The protesters dispersed quietly, ahead of the 11 p.m. Baghdad curfew.
The Baghdad protesters, mainly from the Sadr City slum, had sided with the Turkomen, also Shiites. A PUK spokesman in Baghdad told The Associated Press the violence was the work of Saddam Hussein sympathizers trying to complicate the already tense security situation in the country by adding the specter of ethnic and religious violence to the mix. Kurds are predominantly Sunni Muslims.
In Najaf on Monday, mourners buried three guards who were killed in a bomb attack Sunday on the house of Mohammed Saeed al-Hakim, one of Iraq's most important Muslim Shiite clerics. The bomb, a gas cylinder wired to explode, was placed along the outside wall of the house. A number of al-Hakim's family members were wounded. He suffered cuts on his neck.
More than a thousand mourners jammed the streets in Najaf calling for revenge against the attackers, whose identities were not known.

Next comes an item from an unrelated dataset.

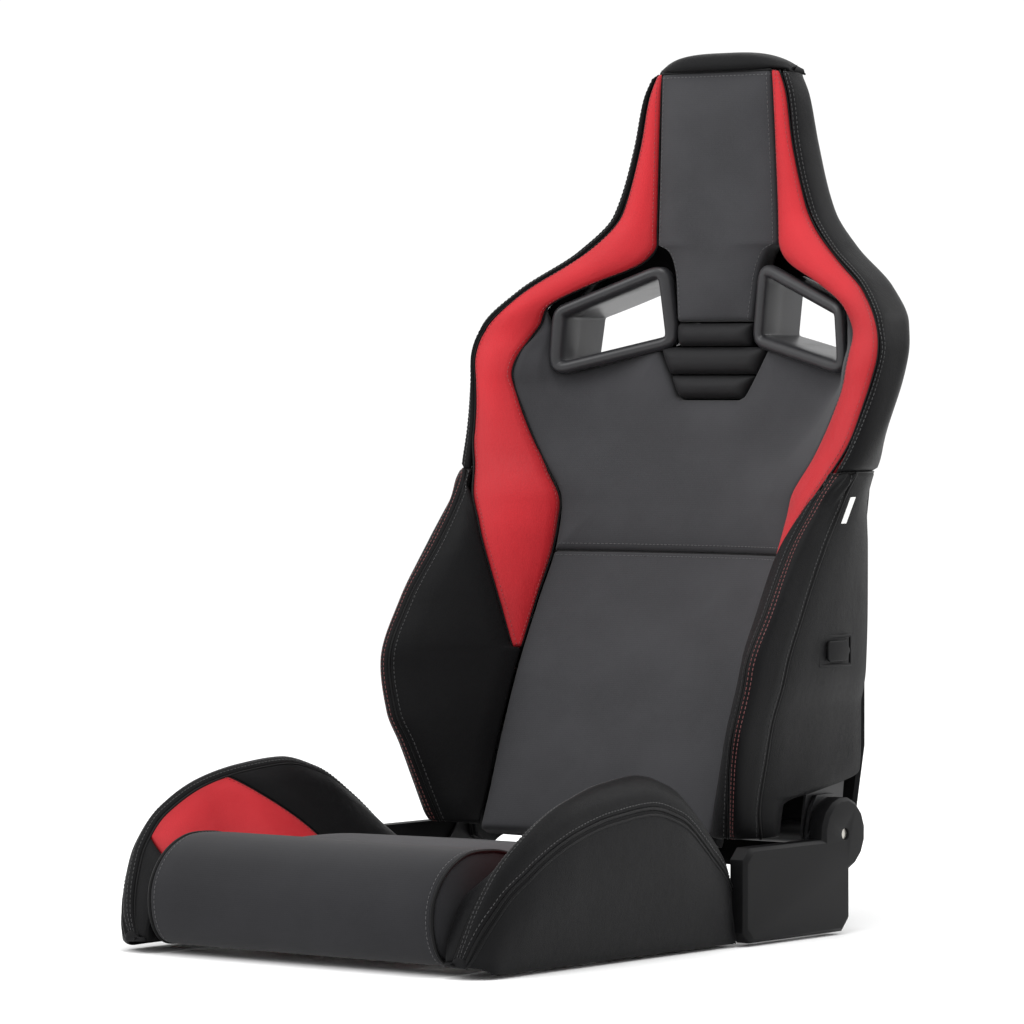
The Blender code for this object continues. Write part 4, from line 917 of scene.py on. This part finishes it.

The demonstrators blamed U.S. forces for failing to provide security in the town. Iraqi newspapers reported last week that Mohammed Saeed al-Hakim, who was under house arrest during the last days of Saddam's rule, had received threats against his life.
In Amman, Jordan, on Monday, members of Iraq's U.S.-backed Governing Council asked skeptical Arab leaders to judge them by their actions, and promised to make way for an elected government as quickly as possible.
Council members are on a tour of the Gulf region to bolster official Arab support for the interim authority's role in post-Saddam Iraq.